Various Shadow moves were added and while Shadow Rush is in, as we saw, it's been reduced in power and no longer has an increased crit chance. Shadow moves can be physical, special or status moves depending on which one they are. Take that Gen 4! The status moves in particular are souped up versions of regular moves and do some crazy effects, usually to both opponents. I go over them when we encounter them for the first time.
Now onto Reverse Mode, it's like Hyper Mode, but shit, since there's no real reason to stay in this mode when a Pokemon enters it at the end of their turn (not as their turn for Hyper Mode at least). You immediately take 1/16th damage at the end of the turn and can only use Shadow moves, disobeying similarly to Hyper Mode when told to use other moves. As before, items cannot be used, but Scents can to end Reverse Mode, as well as Calling to it in battle. That's the main function of Reverse Mode, to reduce the Heart Gauge, as it is actively harmful to the Pokemon to stay in that state and does not effect any Shadow moves or stats.
Next is purification, the methods are mostly similar to Colosseum, aside from the big one that makes all other methods practically useless, but we'll talk about that in a moment. Like before, nature affects how effective the action is on the Heart Gauge. Let's go over them and compare them to Colosseum.
As you can see, most numbers were changed in some way, often being overall lower than their Colosseum counterparts. This is due to the lower starting point for Shadow Pokemon of 1500 instead of 3000. This is why Hotdog nearly lost an entire bar when he was Called. It's pretty nuts and it remains low throughout the game, with a very steady curve for most Pokemon up to 7,000, with some going as high as 10,000, the limit, compared to 20,000 for Tyranitar. So it's a lot easier to purify Pokemon this time around, but that's from mostly ignoring this list. The Day Care has been removed, since the Purify Chamber is so much better and more efficient and free, so the ??? row might not be used, but we don't actually know. Love it. Overall, everything is basically the same as before, with endless walking in Agate Village being the easiest and cheapest option in tandem with the Purify Chamber.

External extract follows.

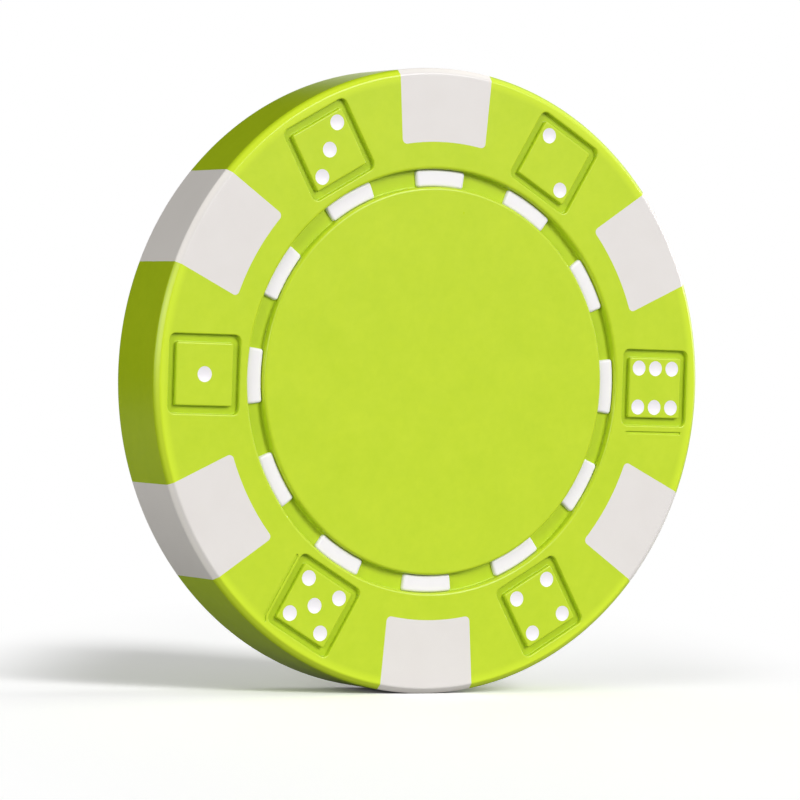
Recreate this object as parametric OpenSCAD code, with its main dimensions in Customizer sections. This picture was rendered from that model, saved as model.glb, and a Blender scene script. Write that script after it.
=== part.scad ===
// Poker chip of the dice pattern, standing on its rim.
// A green moulded body holds a steel weight, six edge spots that run through the
// whole thickness, and one white inlay behind each face. The inlays show through
// windows in the body as the dashes in the groove and as the pips of the dice.
// The chip's axis lies along Y with the front face towards -Y. The origin is on
// the floor under the middle of the chip.

/* [Chip] */
// Diameter over the rim
chip_d = 39; // [38:0.5:44]
// Thickness from face to face
chip_t = 5.5; // [5:0.1:7]
// Radius of the rounded edge between each face and the rim
edge_round = 0.42; // [0.2:0.02:0.5]

/* [Groove and dashes] */
// Width of the round groove
groove_w = 1.1; // [0.8:0.05:1.5]
// Depth of the round groove below the face
groove_depth = 0.55; // [0.5:0.05:0.9]
// Number of white dashes in the groove
dash_count = 12; // [6:1:16]
// Length of a dash along the middle of the groove
dash_length = 3.4; // [2:0.1:4]
// Gap between a dash and each wall of the groove
dash_gap = 0.05; // [0.02:0.01:0.1]
// Drop from the face to the top of a dash
dash_drop = 0.3; // [0.1:0.02:0.4]

/* [Dice] */
// Face left between a die's frame and the rim
rim_land = 0.9; // [0.8:0.05:1.4]
// Face left between a die's frame and the groove
groove_land = 0.55; // [0.5:0.05:1]
// Outer width of the sunk frame round a die
die_w = 4.85; // [4.4:0.05:5.4]
// Width of the sunk frame
die_frame_w = 0.5; // [0.3:0.01:0.5]
// Depth of the sunk frame
die_frame_depth = 0.3; // [0.2:0.05:0.5]
// Radius of the frame's outer corners
die_corner = 0.42; // [0.1:0.02:0.6]
// Radius of the corners of the die's own square
die_face_corner = 0.1; // [0.05:0.01:0.3]
// Diameter of a pip
pip_d = 0.96; // [0.7:0.02:1.1]
// Margin from the edge of a die's square to its outer pips
pip_margin = 0.2; // [0.1:0.02:0.22]
// Depth of the dish in the top of a pip
pip_dish = 0.07; // [0.05:0.01:0.2]

/* [Tool lines] */
// Width of the faint line beside a die
tool_line_w = 0.16; // [0.1:0.02:0.25]
// Depth of the faint line
tool_line_depth = 0.1; // [0.05:0.01:0.2]
// Distance from the sunk frame to the far side of the line beside the five
tool_line_gap_five = 0.34; // [0.2:0.02:0.4]
// Distance from the sunk frame to the far side of the line beside the six
tool_line_gap_six = 0.54; // [0.4:0.02:0.8]

/* [Edge spots] */
// Width of a spot at the rim
spot_w_rim = 6.64; // [5:0.02:7]
// Width of a spot at its inner end
spot_w_inner = 5.94; // [5:0.02:7]
// Radius of the inner corners of a spot
spot_corner = 0.3; // [0.1:0.02:0.5]
// How far the hidden tongue stands out from the sides of a spot
tongue_w = 0.6; // [0.3:0.05:0.7]
// Green plastic left between the tongue and the rim
tongue_cover = 1.2; // [0.8:0.1:2]

/* [Weight and inlays] */
// Thickness of the steel slug, and of the tongues that lie round it
slug_t = 1.2; // [0.8:0.1:1.6]
// Bevel on the slug's edges
slug_bevel = 0.15; // [0.05:0.05:0.3]
// Thickness of an inlay's ring and arms
inlay_t = 0.7; // [0.4:0.1:0.8]
// How far the inlay's ring reaches past each side of the groove
inlay_lip = 0.35; // [0.2:0.05:0.5]
// How far the slug reaches past the inlay's ring
slug_margin = 0.05; // [0.02:0.01:0.1]
// Green plastic between the slug and the tongues
slug_wall = 0.7; // [0.5:0.05:0.9]
// Margin of an inlay's arm round the pips that stand on it
arm_margin = 0.3; // [0.2:0.05:0.4]

/* [Hidden] */
$fn = 96;

// One overrun serves every cut
overrun = 1;

chip_r = chip_d / 2;
face_z = chip_t / 2;

die_count = 6;
die_r = chip_r - rim_land - die_w / 2;
die_face_w = die_w - 2 * die_frame_w;
pip_r = pip_d / 2;
pip_pitch = die_face_w / 2 - pip_margin - pip_r;
dish_r = (pip_r * pip_r + pip_dish * pip_dish) / (2 * pip_dish);
// Pips of each die, counted anticlockwise from the right
die_pips = [6, 2, 3, 1, 5, 4];

// The disc takes what the dice and the groove leave of the chip
groove_r = die_r - die_w / 2 - groove_land;
disc_r = groove_r - groove_w;
dash_r = (disc_r + groove_r) / 2;
dash_angle = dash_length / dash_r * 180 / PI;

inlay_z = slug_t / 2;
ring_inner_r = disc_r - inlay_lip;
ring_outer_r = groove_r + inlay_lip;
arm_half_w = pip_pitch + pip_r + arm_margin;
slug_r = ring_outer_r + slug_margin;

spot_count = 6;
spot_inner_r = slug_r + slug_wall + tongue_w;

lime = [0.77, 0.87, 0.22];
off_white = [0.90, 0.89, 0.88];
bright_white = [0.97, 0.96, 0.97];
steel = [0.62, 0.63, 0.65];

// The chip is drawn lying down, front face up, and this stands it on its rim
module standing() {
  translate([0, 0, chip_r]) rotate([90, 0, 0]) children();
}

// Turns what is drawn for the front face over to the rear face
module rear_side() {
  rotate([0, 180, 0]) children();
}

// Plain disc with rounded rim edges, before anything is cut from it
module blank() {
  flat_r = chip_r - edge_round;
  flat_z = face_z - edge_round;
  rotate_extrude() {
    translate([0, -face_z]) square([flat_r, chip_t]);
    translate([0, -flat_z]) square([chip_r, 2 * flat_z]);
    for (side = [-1, 1])
      translate([flat_r, side * flat_z]) circle(edge_round);
  }
}

// Slice of a circle, centred on the X axis and longer than any radius of the chip
module wedge(angle) {
  half_w = chip_d * tan(angle / 2);
  polygon([[0, 0], [chip_d, -half_w], [chip_d, half_w]]);
}

module ring(inner_r, outer_r) {
  difference() {
    circle(outer_r);
    circle(inner_r);
  }
}

module rounded_square(width, corner) {
  inner_w = width - 2 * corner;
  square([width, inner_w], center = true);
  square([inner_w, width], center = true);
  for (x = [-1, 1], y = [-1, 1])
    translate([x * inner_w / 2, y * inner_w / 2]) circle(corner);
}

// Round groove in the front face
module face_groove() {
  translate([0, 0, face_z - groove_depth])
    linear_extrude(groove_depth + overrun) ring(disc_r, groove_r);
}

// Places a shape at die number i, with X pointing at the rim
module at_die(i) {
  rotate([0, 0, i * 360 / die_count]) translate([die_r, 0, 0]) children();
}

// Sunk frame that leaves the square face of a die standing
module die_frame() {
  translate([0, 0, face_z - die_frame_depth])
    linear_extrude(die_frame_depth + overrun)
      difference() {
        rounded_square(die_w, die_corner);
        rounded_square(die_face_w, die_face_corner);
      }
}

// Faint line along the clockwise side of a die, where its mould insert was set.
// On the five it also runs round half of the corner towards the rim.
module tool_line(gap, turns_corner) {
  line_y = die_w / 2 + gap;
  line_length = die_w - 2 * die_corner;
  bend_r = line_y - line_length / 2;
  translate([0, 0, face_z - tool_line_depth])
    linear_extrude(tool_line_depth + overrun) {
      translate([-line_length / 2, -line_y]) square([line_length, tool_line_w]);
      if (turns_corner)
        translate([line_length / 2, -line_length / 2]) intersection() {
          ring(bend_r - tool_line_w, bend_r);
          polygon([[0, 0], [0, -line_y], [line_y, -line_y]]);
        }
    }
}

// Everything that is sunk into the front face of the body
module face_cuts() {
  face_groove();
  for (i = [0 : die_count - 1]) {
    at_die(i) die_frame();
    if (die_pips[i] == 6) at_die(i) tool_line(tool_line_gap_six, turns_corner = false);
    if (die_pips[i] == 5) at_die(i) tool_line(tool_line_gap_five, turns_corner = true);
  }
}

// Middles of the pips of a die, in steps of pip_pitch. X points at the rim.
function pip_places(count) =
  count == 6 ? [for (x = [-1 : 1], y = [-1, 1]) [x, y]] :
  concat(
    count % 2 == 1 ? [[0, 0]] : [],
    count == 2 || count == 4 || count == 5 ? [[1, 1], [-1, -1]] : [],
    count == 3 || count == 4 || count == 5 ? [[1, -1], [-1, 1]] : []
  );

// Solid of the front inlay: a ring and six arms on the slug, with the dashes
// standing on the ring and the pips on the arms. As a cut, dashes and pips run on
// by the given extra height, out of the face.
module inlay(extra) {
  translate([0, 0, inlay_z]) linear_extrude(inlay_t) {
    ring(ring_inner_r, ring_outer_r);
    for (i = [0 : die_count - 1]) rotate(i * 360 / die_count)
      translate([dash_r, -arm_half_w])
        square([die_r + arm_half_w - dash_r, 2 * arm_half_w]);
  }
  translate([0, 0, inlay_z]) linear_extrude(face_z - dash_drop - inlay_z + extra)
    for (i = [0 : dash_count - 1])
      rotate(i * 360 / dash_count) intersection() {
        ring(disc_r + dash_gap, groove_r - dash_gap);
        wedge(dash_angle);
      }
  for (i = [0 : die_count - 1]) at_die(i)
    for (place = pip_places(die_pips[i]))
      translate([place.x * pip_pitch, place.y * pip_pitch, inlay_z])
        cylinder(h = face_z - inlay_z + extra, r = pip_r);
}

// Balls that dish the tops of the pips
module pip_dishes() {
  for (i = [0 : die_count - 1]) at_die(i)
    for (place = pip_places(die_pips[i]))
      translate([place.x * pip_pitch, place.y * pip_pitch, face_z - pip_dish + dish_r])
        sphere(dish_r);
}

// Outline of an edge spot, which grows by the margin on its sides and inner end.
// The inner end follows a circle round the chip's middle and has rounded corners.
module spot_outline(margin) {
  inner_r = spot_inner_r - margin;
  flank_angle = atan2((spot_w_rim - spot_w_inner) / 2, chip_r - spot_inner_r);
  along = [cos(flank_angle), sin(flank_angle)];
  across = [-sin(flank_angle), cos(flank_angle)];
  flank_y = [spot_inner_r, spot_w_inner / 2] * across + margin;
  corner_y = flank_y - spot_corner;
  corner_x = sqrt(pow(inner_r + spot_corner, 2) - pow(corner_y, 2));
  corner = corner_x * along + corner_y * across;
  flank_start = corner + spot_corner * across;
  flank_end = flank_start + chip_r * along;
  half = [corner, flank_start, flank_end];
  difference() {
    union() {
      polygon(concat([[0, 0]], half, [for (i = [2 : -1 : 0]) [half[i].x, -half[i].y]]));
      for (side = [-1, 1])
        translate([corner.x, side * corner.y]) circle(spot_corner);
    }
    circle(inner_r);
  }
}

// Places a shape at spot number i, counted clockwise from the top
module at_spot(i) {
  rotate([0, 0, 90 - (i - 1) * 360 / spot_count]) children();
}

// Block of an edge spot, which runs out past both faces and the rim
module spot_block() {
  translate([0, 0, -face_z - overrun])
    linear_extrude(chip_t + 2 * overrun) spot_outline(0);
}

// Tongue round the middle of an edge spot, which locks it in the body
module spot_tongue() {
  translate([0, 0, -slug_t / 2]) linear_extrude(slug_t)
    intersection() {
      spot_outline(tongue_w);
      circle(chip_r - tongue_cover);
    }
}

module slug() {
  flat_r = slug_r - slug_bevel;
  flat_z = slug_t / 2 - slug_bevel;
  rotate_extrude()
    polygon([
      [0, -slug_t / 2], [flat_r, -slug_t / 2], [slug_r, -flat_z],
      [slug_r, flat_z], [flat_r, slug_t / 2], [0, slug_t / 2]
    ]);
}

// Green moulding, cast round the weight, the spots and both inlays
module chip_body() {
  color(lime) standing() difference() {
    blank();
    slug();
    for (i = [1 : spot_count]) at_spot(i) {
      spot_block();
      spot_tongue();
    }
    face_cuts();
    rear_side() face_cuts();
    inlay(overrun);
    rear_side() inlay(overrun);
  }
}

// Weight disc in the middle of the thickness
module steel_slug() {
  color(steel) standing() slug();
}

// Off-white block number i, counted clockwise from the top
module edge_spot(i) {
  color(off_white) standing() at_spot(i) {
    intersection() {
      blank();
      spot_block();
    }
    spot_tongue();
  }
}

// White moulding behind the front face
module front_inlay() {
  color(bright_white) standing() difference() {
    inlay(0);
    pip_dishes();
  }
}

// White moulding behind the rear face
module rear_inlay() {
  color(bright_white) standing() rear_side() difference() {
    inlay(0);
    pip_dishes();
  }
}

chip_body();
steel_slug();
edge_spot(1);  // edge_spot_1
edge_spot(2);  // edge_spot_2
edge_spot(3);  // edge_spot_3
edge_spot(4);  // edge_spot_4
edge_spot(5);  // edge_spot_5
edge_spot(6);  // edge_spot_6
front_inlay();
rear_inlay();
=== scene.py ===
import math
from cmath import phase, rect
from itertools import chain

import bmesh
import bpy
from mathutils import Matrix, Vector
from mathutils.geometry import delaunay_2d_cdt


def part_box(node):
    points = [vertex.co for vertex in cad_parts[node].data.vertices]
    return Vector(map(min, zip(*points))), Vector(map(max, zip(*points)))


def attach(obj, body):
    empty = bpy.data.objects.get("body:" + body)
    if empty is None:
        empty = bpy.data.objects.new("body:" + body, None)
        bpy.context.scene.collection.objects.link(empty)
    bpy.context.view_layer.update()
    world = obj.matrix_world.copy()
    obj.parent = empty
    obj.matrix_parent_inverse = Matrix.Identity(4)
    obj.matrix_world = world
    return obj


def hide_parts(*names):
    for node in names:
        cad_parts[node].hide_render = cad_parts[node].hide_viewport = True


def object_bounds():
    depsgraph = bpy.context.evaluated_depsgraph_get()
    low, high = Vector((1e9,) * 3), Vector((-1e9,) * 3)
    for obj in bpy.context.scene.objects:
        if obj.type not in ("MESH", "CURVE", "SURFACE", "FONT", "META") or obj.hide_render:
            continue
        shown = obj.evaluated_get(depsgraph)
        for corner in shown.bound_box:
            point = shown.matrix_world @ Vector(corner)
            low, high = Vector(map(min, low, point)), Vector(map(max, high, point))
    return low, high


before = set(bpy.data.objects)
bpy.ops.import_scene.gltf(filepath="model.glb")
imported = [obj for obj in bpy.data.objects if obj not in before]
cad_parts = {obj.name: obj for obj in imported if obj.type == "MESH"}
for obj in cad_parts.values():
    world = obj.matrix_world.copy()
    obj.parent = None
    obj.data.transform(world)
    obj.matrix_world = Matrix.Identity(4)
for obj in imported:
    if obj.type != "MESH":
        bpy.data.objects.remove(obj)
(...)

So here's the best way to purify nine Pokemon at a time, putting them in different sets with regular Pokemon to quickly reduce the Heart Gauge while you're doing other stuff. When this system gets rolling, it gets rolling, and you're able to just breeze through all the various Shadow Pokemon with a bit of patience. What you need to do is place Pokemon that have types that are super effective against the Pokemon clockwise to them, and continues around the entire circle.
So this image is a bad example, since types that have no effect, are not very effective or neutral don't boost the Flow very much. So figuring out which Pokemon should be placed in which set is the key. With four Pokemon being super effective against each INCLUDING the Shadow Pokemon on one of the Pokemon, the Flow (and thus the Tempo, which changes the music) will be maxed out and the Pokemon will purify very quickly. Shadow Pokemon use their own types instead of the properties of Shadow moves being super effective against every type, just fyi.
This doesn't take dual types into account, so a Pokemon that is Fire has a Grass/Rock type placed next to it, it will count as super effective on the Grass and that's it, you can use either Grass or Rock to be super effective on the next in line and it doesn't have the match with the previous Pokemon, so if the next Pokemon is Normal/Flying, then Rock will be super effective against it, but the Grass typing still counts for the Fire type. There's a lot of room for experimentation and the music is great, so that helps a lot. To give them a reason for being placed in the Purify Chamber, Normal type Pokemon are counted as super effective against themselves, so four Normal or Ghost types will max out the Flow. And that's all there is to it, we can't do much to begin with, but once you get this facility rolling, you'll be purifying lots of Pokemon, which then gives you more options to purify other Shadow Pokemon. It's a much better system than in Colosseum and once you purify, you can then get going and purify more Pokemon to then purify more Pokemon to then... you get the idea.